## Written exercise
Identify the lines holding "scene" and copy them.
══════════
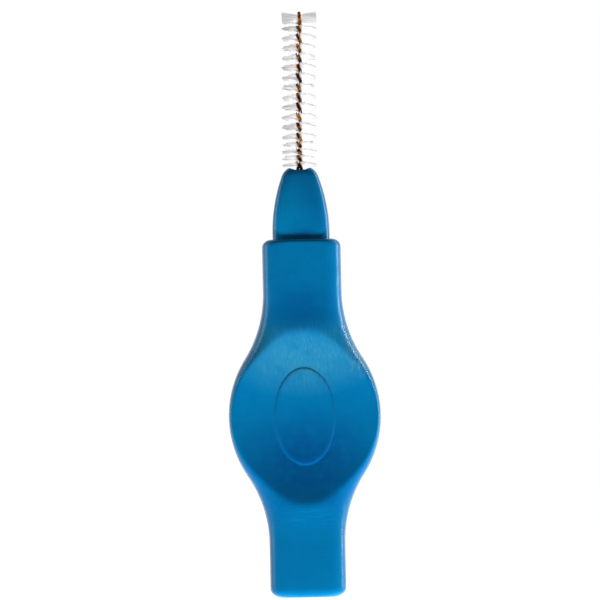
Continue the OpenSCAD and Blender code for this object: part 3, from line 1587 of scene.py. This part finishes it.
@dataclass
class Filaments:
    """The nylon filaments that the wire clamps, in four groups up the stem.

    They lie closest where they point sideways and fan out a little towards their tips,
    so each half turn of the wire shows a pale lens on either side.
    """

    stem: StemWire

    # Filaments: the height step where they point sideways, the share of them left
    # where they point to the front, and how much they fan out
    brush_d: float = 3.7
    filament_d: float = 0.034
    first: float = 45.25
    pitch: float = 0.018
    thinnest: float = 0.22
    fan: float = 0.2

    # Denser block at the tip: its height, height step, fan and lift
    block_height: float = 0.9
    block_pitch: float = 0.012
    block_fan: float = 0.15
    block_lift: float = 0.08

    # Patterns, from bent down to bent up by so many degrees, and their round ends
    bend_steps: int = 9
    bend_most: float = 24.0
    facets: int = 5
    cuts: int = 5
    end_inset: float = 0.2
    end_dome: float = 0.012
    sharp_angle: float = 50.0

    # Small differences, in degrees, millimetres and shares of the length
    seed: int = 11
    bend_spread: float = 2.0
    turn_spread: float = 2.5
    tilt_spread: float = 0.8
    height_slip: float = 0.012
    side_slip: float = 0.03
    length_shares: tuple[float, float] = (0.95, 0.985)

    groups: tuple[str, ...] = (
        "bristles_base",
        "bristles_lower",
        "bristles_upper",
        "bristles_tip",
    )

    def pattern(self, bend: float) -> Piece:
        """Make one filament along x, round, with its ends softened and a slight bend.

        Args:
            bend: how far it is bent over its length, in degrees.

        Returns:
            The filament, as a pattern for copies.
        """
        rod = add_cylinder(self.facets, self.filament_d / 2, self.brush_d, Axis.X)
        strand = settle(rod, "strand")
        half = self.brush_d / 2
        with editing(strand, Part.EDGES):
            mesh = bmesh.from_edit_mesh(strand.data)
            for edge in mesh.edges:
                edge.select_set(abs(edge.verts[0].co.x - edge.verts[1].co.x) > MM)
            bmesh.update_edit_mesh(strand.data)
            bpy.ops.mesh.subdivide(number_cuts=self.cuts)
            for way in (-1, 1):
                pick(strand, Part.FACES, lambda p, way=way: p.x * way > half - LEVEL)
                bpy.ops.mesh.inset(thickness=self.filament_d * self.end_inset * MM)
                bpy.ops.transform.translate(value=(way * self.end_dome * MM, 0, 0))
        if bend:
            finish_with(
                strand,
                "SIMPLE_DEFORM",
                deform_method="BEND",
                deform_axis="Y",
                angle=math.radians(bend),
            )
        smooth(strand, self.sharp_angle)
        return strand

    def lean(self, z: float) -> float:
        """Tell how far above the middle of its half turn a height lies.

        Args:
            z: the height above the butt in millimetres.

        Returns:
            The distance in millimetres, less than none below that middle.
        """
        turn = (self.stem.angle(z) + math.pi) % math.pi - math.pi / 2
        step = 0.01
        rate = (self.stem.angle(z + step) - self.stem.angle(z - step)) / (2 * step)
        return turn / rate

    def bend(self, z: float) -> float:
        """Tell how far a filament is bent up at both ends.

        Args:
            z: its height above the butt in millimetres.

        Returns:
            The bend over its whole length in degrees.
        """
        foot = self.stem.top - self.block_height
        if z > foot:
            rise = (z - foot - self.block_height / 2) * self.block_fan + self.block_lift
        else:
            rise = self.lean(z) * self.fan
        return math.degrees(8 * rise / self.brush_d)

    def heights(self) -> list[float]:
        """List the filaments' heights, close where they point sideways and thin between.

        Returns:
            The heights in millimetres, from the nose up.
        """
        z, found = self.first, []
        while z < self.stem.top:
            found.append(z)
            if z > self.stem.top - self.block_height:
                z += self.block_pitch
                continue
            side = math.sin(self.stem.angle(z)) ** 2
            z += self.pitch / (self.thinnest + (1 - self.thinnest) * side)
        return found

    def build_group(
        self,
        name: str,
        heights: Sequence[float],
        patterns: Sequence[Piece],
        dice: random.Random,
    ) -> Piece:
        """Build one group of filaments as copies of the patterns.

        Args:
            name: the CAD node that the group stands for.
            heights: heights of its filaments in millimetres.
            patterns: the patterns, from bent down to bent up.
            dice: the seeded source of small differences.

        Returns:
            The group as one object.
        """
        copies = []
        for z in heights:
            share = (self.bend(z) + dice.gauss(0, self.bend_spread)) / self.bend_most
            step = round((share + 1) / 2 * (len(patterns) - 1))
            source = patterns[max(0, min(len(patterns) - 1, step))]
            copy = bpy.data.objects.new(name, source.data.copy())
            bpy.context.collection.objects.link(copy)
            turn = self.stem.angle(z) + math.pi / 2
            turn += math.radians(dice.gauss(0, self.turn_spread))
            height = z + dice.uniform(-self.height_slip, self.height_slip)
            tilt = math.radians(dice.gauss(0, self.tilt_spread))
            slip = dice.uniform(-self.side_slip, self.side_slip)
            copy.matrix_world = (
                Matrix.Translation((self.stem.sway(z) * MM, 0, height * MM))
                @ Matrix.Rotation(turn, 4, "Z")
                @ Matrix.Rotation(tilt, 4, "Y")
                @ Matrix.Translation((slip * MM, 0, 0))
                @ Matrix.Scale(dice.uniform(*self.length_shares), 4, (1, 0, 0))
            )
            copies.append(copy)
        deselect_everything()
        for copy in copies:
            copy.select_set(True)
        bpy.context.view_layer.objects.active = copies[0]
        bpy.ops.object.join()
        group = settle(bpy.context.object, name)
        dress(group, NYLON)
        group.visible_shadow = False
        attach(group, "root")
        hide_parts(name)
        return group

    def build(self) -> list[Piece]:
        """Build all groups.

        Returns:
            The groups from the nose up.
        """
        dice = random.Random(self.seed)
        last = self.bend_steps - 1
        patterns = [
            self.pattern(self.bend_most * (2 * i / last - 1)) for i in range(self.bend_steps)
        ]
        heights = self.heights()
        share = len(heights) / len(self.groups)
        built = [
            self.build_group(
                name, heights[round(share * k) : round(share * (k + 1))], patterns, dice
            )
            for k, name in enumerate(self.groups)
        ]
        for pattern in patterns:
            discard(pattern)
        return built


# The stage


@dataclass(frozen=True)
class SoftBox:
    """A soft area lamp.

    Attributes:
        name: name of the lamp.
        place: its place in metres.
        size: its width and height in metres.
        watts: its power.
        mirrored: whether it shows in glossy reflections.
        aim: the point in metres that it faces.
    """

    name: str
    place: Triple
    size: tuple[float, float]
    watts: float
    mirrored: bool = True
    aim: Triple = (0, 0, 0.03)

    def light(self) -> None:
        """Add the lamp to the scene."""
        deselect_everything()
        bpy.ops.object.light_add(type="AREA", location=self.place)
        lamp = bpy.context.object
        lamp.name = self.name
        lamp.rotation_euler = (
            (Vector(self.aim) - Vector(self.place)).to_track_quat("-Z", "Y").to_euler()
        )
        lamp.data.shape = "RECTANGLE"
        lamp.data.size, lamp.data.size_y = self.size
        lamp.data.energy = self.watts
        lamp.visible_glossy = self.mirrored


@dataclass
class Studio:
    """Floor, surroundings, lamps and camera."""

    # Camera: picture and its centre in millimetres, distance in metres, roll in degrees
    picture_span: float = 63.0
    centre: tuple[float, float] = (-0.25, 31.2)
    distance: float = 0.9
    roll: float = 1.2
    sensor: float = 36.0
    nearest: float = 0.01

    # Floor in metres, and what floor and surroundings show and give off
    floor_size: float = 0.5
    floor_gap: float = 0.00002
    floor_tone: float = 0.3
    floor_glow: float = 0.955
    dim_light: float = 0.03

    lamps: tuple[SoftBox, ...] = (
        SoftBox("front_key", (0.05, -0.265, -0.51), (0.16, 0.12), 7.2, mirrored=False),
        SoftBox("back_key", (0.03, 0.2, -0.28), (0.14, 0.1), 1.8, mirrored=False),
        SoftBox("right_panel", (0.292, 0.067, 0.08), (0.04, 0.36), 1.15),
        SoftBox("left_panel", (-0.3, 0.03, 0.05), (0.1, 0.3), 0.45),
    )

    def lay_floor(self) -> None:
        """Lay the pale floor that the butt stands on."""
        deselect_everything()
        bpy.ops.mesh.primitive_plane_add(size=self.floor_size, location=(0, 0, -self.floor_gap))
        floor = settle(bpy.context.object, "floor")
        material, sheet = begin_material("pale_floor")
        tone = self.floor_tone
        matt = sheet.add("ShaderNodeBsdfDiffuse", {"Color": (tone, tone, tone, 1.0)})
        strength = sheet.math("MULTIPLY", sheet.seen_directly(), self.floor_glow)
        glow = sheet.add("ShaderNodeEmission", {"Color": WHITE, "Strength": strength})
        layers = {0: matt.outputs["BSDF"], 1: glow.outputs["Emission"]}
        sheet.show(sheet.add("ShaderNodeAddShader", layers).outputs["Shader"])
        floor.data.materials.append(material)
        floor.visible_shadow = False

    def surround(self) -> None:
        """Make the surroundings white to the eye and in gloss, and dim as a light."""
        world = bpy.data.worlds.new("surroundings")
        bpy.context.scene.world = world
        world.use_nodes = True
        sheet = ShaderSheet(world.node_tree)
        strength = sheet.between(sheet.seen_directly(), self.dim_light, 1.0)
        sky = sheet.add("ShaderNodeBackground", {"Color": WHITE, "Strength": strength})
        sheet.show(sky.outputs["Background"], "ShaderNodeOutputWorld")

    def place_camera(self) -> None:
        """Set the camera straight in front, as in the photograph."""
        deselect_everything()
        bpy.ops.object.camera_add(
            location=(self.centre[0] * MM, -self.distance, self.centre[1] * MM),
            rotation=(math.pi / 2, math.radians(self.roll), 0),
        )
        camera = bpy.context.object
        camera.name = "camera"
        camera.data.sensor_width = self.sensor
        camera.data.lens = self.sensor * self.distance / (self.picture_span * MM)
        camera.data.clip_start = self.nearest
        bpy.context.scene.camera = camera

    def build(self) -> None:
        """Build the whole stage."""
        self.lay_floor()
        self.surround()
        for lamp in self.lamps:
            lamp.light()
        self.place_camera()
        bpy.context.scene.view_settings.view_transform = "Standard"


def report(piece: Piece) -> None:
    """Log a piece's name, faces and size.

    Args:
        piece: the finished piece.
    """
    size = [round(v / MM, 2) for v in piece.dimensions]
    LOG.info("%s: %d faces, %s mm", piece.name, len(piece.data.polygons), size)


def main() -> None:
    """Build the dressed brush and its stage."""
    logging.basicConfig(level=logging.INFO, format="%(name)s %(message)s")
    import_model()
    stem = StemWire()
    for maker in (Grip(), Core(), stem):
        report(maker.build())
    for group in Filaments(stem).build():
        report(group)
    Studio().build()


if __name__ == "__main__":
    main()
══════════
## Solution for this task
Continue the OpenSCAD and Blender code for this object: part 3, from line 1587 of scene.py. This part finishes it.
        """Add the lamp to the scene."""
        bpy.context.scene.world = world
        bpy.context.scene.camera = camera
        bpy.context.scene.view_settings.view_transform = "Standard"